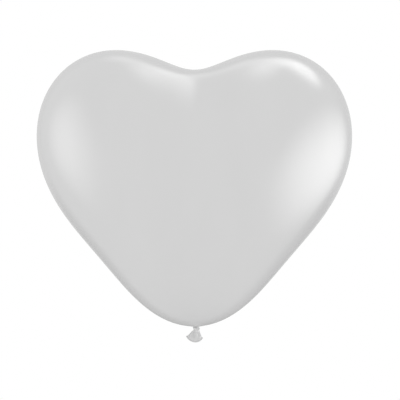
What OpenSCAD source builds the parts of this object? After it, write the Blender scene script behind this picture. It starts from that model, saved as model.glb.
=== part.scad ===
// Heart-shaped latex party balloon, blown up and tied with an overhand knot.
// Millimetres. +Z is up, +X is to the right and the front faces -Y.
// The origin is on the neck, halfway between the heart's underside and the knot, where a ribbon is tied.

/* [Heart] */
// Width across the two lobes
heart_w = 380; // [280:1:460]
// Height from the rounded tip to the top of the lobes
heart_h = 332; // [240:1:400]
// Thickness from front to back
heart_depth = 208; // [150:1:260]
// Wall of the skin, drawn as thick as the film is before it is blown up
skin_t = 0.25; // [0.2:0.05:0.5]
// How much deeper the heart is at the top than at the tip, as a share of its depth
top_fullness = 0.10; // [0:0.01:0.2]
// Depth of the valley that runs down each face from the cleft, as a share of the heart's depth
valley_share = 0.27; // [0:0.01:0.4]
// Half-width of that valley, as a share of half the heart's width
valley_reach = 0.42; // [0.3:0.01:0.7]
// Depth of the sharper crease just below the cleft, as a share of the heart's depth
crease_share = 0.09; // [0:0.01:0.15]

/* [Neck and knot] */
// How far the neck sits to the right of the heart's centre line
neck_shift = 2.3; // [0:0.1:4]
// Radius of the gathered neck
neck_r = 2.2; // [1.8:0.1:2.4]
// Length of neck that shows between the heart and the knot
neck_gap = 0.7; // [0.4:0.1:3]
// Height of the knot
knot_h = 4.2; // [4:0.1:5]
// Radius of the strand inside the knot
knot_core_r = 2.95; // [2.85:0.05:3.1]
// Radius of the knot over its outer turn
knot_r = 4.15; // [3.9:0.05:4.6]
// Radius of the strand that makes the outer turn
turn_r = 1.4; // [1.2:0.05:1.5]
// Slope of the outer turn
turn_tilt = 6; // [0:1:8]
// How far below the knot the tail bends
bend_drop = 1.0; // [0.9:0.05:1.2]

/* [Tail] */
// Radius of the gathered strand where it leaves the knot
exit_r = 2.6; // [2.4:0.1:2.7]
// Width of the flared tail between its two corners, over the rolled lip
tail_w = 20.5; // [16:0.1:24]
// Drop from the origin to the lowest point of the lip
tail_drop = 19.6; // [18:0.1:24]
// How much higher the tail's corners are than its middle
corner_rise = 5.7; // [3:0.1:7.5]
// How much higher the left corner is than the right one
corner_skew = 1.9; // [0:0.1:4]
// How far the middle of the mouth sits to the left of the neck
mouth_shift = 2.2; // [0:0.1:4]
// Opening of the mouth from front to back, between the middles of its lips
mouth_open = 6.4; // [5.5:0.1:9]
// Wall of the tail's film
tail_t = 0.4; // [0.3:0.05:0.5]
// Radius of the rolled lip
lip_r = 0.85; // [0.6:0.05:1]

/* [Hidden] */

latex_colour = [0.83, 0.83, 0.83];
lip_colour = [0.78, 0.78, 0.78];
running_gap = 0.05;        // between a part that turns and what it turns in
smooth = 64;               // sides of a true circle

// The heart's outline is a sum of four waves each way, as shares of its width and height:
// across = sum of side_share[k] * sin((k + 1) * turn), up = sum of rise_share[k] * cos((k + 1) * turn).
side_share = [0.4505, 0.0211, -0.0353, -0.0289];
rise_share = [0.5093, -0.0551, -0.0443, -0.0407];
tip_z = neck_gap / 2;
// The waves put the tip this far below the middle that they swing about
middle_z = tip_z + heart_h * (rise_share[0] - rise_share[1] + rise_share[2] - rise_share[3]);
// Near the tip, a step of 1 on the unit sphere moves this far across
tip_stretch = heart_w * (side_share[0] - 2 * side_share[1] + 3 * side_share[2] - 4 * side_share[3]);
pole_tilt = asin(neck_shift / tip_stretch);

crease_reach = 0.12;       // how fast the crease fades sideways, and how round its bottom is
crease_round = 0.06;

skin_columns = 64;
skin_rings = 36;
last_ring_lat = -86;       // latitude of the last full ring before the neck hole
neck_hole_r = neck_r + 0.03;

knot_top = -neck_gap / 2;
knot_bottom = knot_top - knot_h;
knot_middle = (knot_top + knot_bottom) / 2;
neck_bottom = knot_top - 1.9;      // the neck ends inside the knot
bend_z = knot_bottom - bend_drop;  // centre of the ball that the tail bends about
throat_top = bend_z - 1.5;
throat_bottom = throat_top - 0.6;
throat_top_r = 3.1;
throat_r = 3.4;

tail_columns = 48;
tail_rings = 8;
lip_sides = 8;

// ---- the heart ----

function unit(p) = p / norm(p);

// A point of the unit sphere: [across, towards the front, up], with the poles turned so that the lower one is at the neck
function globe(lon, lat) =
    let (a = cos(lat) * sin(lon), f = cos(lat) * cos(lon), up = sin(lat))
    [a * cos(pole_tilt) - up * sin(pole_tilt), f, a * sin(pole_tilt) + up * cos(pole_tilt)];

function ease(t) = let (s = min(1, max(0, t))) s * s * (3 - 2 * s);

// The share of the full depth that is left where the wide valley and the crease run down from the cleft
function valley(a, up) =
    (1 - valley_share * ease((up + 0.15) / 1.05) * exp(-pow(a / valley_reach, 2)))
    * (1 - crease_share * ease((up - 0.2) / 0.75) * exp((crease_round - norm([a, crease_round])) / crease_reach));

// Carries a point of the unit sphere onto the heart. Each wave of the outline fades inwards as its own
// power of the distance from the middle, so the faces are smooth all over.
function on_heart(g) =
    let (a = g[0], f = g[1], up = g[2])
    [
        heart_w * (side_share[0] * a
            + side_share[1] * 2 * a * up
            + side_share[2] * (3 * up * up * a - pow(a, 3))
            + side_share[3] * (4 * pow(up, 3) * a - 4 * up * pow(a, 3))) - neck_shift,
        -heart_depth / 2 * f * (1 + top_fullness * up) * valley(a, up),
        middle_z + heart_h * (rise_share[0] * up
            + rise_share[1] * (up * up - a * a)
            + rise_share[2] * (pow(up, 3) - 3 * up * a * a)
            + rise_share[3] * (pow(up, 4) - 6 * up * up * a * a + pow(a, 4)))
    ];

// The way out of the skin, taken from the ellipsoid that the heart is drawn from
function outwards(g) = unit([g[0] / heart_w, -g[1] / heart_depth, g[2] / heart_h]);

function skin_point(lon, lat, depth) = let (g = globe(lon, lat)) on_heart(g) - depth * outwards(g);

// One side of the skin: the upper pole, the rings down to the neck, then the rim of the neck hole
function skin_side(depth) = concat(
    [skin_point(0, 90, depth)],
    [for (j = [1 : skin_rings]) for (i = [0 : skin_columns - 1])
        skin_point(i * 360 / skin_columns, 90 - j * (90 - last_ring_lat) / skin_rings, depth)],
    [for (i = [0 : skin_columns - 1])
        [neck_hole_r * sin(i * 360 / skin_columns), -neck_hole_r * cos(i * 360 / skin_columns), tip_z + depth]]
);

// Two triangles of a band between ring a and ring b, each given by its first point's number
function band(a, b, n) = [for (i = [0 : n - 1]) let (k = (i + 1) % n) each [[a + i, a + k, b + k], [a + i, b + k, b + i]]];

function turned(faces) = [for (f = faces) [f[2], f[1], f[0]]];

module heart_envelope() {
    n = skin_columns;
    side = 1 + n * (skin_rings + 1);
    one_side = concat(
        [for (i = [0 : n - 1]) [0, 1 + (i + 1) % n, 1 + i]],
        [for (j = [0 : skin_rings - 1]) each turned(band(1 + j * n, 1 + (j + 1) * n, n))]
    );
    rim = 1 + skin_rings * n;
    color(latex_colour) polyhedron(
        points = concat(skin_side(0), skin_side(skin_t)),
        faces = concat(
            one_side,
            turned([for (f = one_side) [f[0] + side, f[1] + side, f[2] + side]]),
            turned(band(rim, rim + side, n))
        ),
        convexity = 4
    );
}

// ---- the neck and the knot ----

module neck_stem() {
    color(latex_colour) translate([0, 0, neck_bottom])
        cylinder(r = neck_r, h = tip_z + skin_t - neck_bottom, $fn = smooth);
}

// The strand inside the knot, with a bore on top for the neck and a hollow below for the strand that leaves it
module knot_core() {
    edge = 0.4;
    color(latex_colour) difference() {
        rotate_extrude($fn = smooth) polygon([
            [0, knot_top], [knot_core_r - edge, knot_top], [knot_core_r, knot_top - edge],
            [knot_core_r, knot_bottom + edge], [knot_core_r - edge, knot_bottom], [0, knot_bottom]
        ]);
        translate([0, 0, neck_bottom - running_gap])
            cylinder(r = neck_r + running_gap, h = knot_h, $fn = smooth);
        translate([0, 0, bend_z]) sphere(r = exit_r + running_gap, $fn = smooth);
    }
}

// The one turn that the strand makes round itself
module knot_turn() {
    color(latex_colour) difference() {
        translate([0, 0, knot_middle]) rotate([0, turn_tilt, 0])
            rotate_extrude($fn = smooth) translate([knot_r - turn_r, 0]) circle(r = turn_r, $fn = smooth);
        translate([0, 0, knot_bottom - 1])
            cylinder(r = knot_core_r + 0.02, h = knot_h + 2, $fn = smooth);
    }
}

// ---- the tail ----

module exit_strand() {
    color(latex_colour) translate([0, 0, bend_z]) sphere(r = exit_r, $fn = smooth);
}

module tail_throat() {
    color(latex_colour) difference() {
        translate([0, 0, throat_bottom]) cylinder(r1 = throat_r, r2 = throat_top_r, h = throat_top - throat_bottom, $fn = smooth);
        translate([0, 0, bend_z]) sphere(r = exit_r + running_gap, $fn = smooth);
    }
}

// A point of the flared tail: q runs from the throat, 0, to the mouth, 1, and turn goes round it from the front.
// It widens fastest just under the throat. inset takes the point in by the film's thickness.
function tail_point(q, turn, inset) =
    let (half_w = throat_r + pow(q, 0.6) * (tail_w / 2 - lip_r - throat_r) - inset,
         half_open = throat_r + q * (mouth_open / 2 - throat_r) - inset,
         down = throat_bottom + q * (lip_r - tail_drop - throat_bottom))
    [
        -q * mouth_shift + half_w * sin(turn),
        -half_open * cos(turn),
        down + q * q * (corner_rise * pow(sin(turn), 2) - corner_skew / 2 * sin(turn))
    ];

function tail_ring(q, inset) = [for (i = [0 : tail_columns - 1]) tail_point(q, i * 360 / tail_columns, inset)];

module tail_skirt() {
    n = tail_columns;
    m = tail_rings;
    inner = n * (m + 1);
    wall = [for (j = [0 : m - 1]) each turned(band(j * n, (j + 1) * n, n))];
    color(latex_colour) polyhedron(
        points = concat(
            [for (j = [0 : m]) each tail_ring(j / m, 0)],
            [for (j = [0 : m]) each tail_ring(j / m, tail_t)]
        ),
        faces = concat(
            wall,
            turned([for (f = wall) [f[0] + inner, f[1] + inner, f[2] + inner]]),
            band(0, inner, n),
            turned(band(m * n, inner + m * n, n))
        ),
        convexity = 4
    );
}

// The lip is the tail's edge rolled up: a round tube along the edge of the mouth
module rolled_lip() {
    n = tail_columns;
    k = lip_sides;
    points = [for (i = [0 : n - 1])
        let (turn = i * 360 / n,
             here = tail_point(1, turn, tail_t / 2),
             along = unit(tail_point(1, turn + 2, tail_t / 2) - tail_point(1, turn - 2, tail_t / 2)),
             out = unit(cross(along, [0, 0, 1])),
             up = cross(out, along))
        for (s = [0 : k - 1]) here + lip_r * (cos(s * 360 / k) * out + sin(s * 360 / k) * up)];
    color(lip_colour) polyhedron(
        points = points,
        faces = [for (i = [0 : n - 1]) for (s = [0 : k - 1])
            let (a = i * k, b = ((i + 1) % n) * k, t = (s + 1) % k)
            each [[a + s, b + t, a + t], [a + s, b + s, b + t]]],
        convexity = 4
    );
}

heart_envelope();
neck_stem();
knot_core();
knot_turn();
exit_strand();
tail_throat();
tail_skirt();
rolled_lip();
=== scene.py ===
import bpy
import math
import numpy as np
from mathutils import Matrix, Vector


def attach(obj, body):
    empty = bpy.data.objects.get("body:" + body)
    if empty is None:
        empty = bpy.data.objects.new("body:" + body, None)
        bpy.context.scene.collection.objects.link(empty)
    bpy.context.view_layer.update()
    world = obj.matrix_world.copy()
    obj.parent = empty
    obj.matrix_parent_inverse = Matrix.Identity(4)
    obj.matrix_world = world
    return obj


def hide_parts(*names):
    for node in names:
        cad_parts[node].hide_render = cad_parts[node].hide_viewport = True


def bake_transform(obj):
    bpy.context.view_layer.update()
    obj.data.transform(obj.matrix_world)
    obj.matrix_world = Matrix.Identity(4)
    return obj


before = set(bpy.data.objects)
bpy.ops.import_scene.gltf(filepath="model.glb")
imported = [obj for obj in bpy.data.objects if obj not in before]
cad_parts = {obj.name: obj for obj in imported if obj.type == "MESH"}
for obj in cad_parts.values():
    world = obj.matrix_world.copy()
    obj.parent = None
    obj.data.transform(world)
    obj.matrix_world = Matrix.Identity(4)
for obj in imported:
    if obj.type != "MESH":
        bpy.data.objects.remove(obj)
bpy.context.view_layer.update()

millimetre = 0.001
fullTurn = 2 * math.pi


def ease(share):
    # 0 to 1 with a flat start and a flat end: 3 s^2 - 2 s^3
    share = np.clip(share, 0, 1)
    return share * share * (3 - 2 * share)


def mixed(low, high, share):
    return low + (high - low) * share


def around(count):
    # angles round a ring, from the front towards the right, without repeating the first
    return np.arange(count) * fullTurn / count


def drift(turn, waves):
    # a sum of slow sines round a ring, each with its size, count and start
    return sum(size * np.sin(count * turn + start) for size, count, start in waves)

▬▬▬

- **GOAL**
Give again, word for word, every line of the listing above from the one with "heart_envelope();" to the one with "cad_parts[node].hide_render = cad_parts[node].hide_viewport", both inclusive, and nothing beyond them.

- **SOLUTION TO THIS PROBLEM**
heart_envelope();
neck_stem();
knot_core();
knot_turn();
exit_strand();
tail_throat();
tail_skirt();
rolled_lip();
=== scene.py ===
import bpy
import math
import numpy as np
from mathutils import Matrix, Vector


def attach(obj, body):
    empty = bpy.data.objects.get("body:" + body)
    if empty is None:
        empty = bpy.data.objects.new("body:" + body, None)
        bpy.context.scene.collection.objects.link(empty)
    bpy.context.view_layer.update()
    world = obj.matrix_world.copy()
    obj.parent = empty
    obj.matrix_parent_inverse = Matrix.Identity(4)
    obj.matrix_world = world
    return obj


def hide_parts(*names):
    for node in names:
        cad_parts[node].hide_render = cad_parts[node].hide_viewport = True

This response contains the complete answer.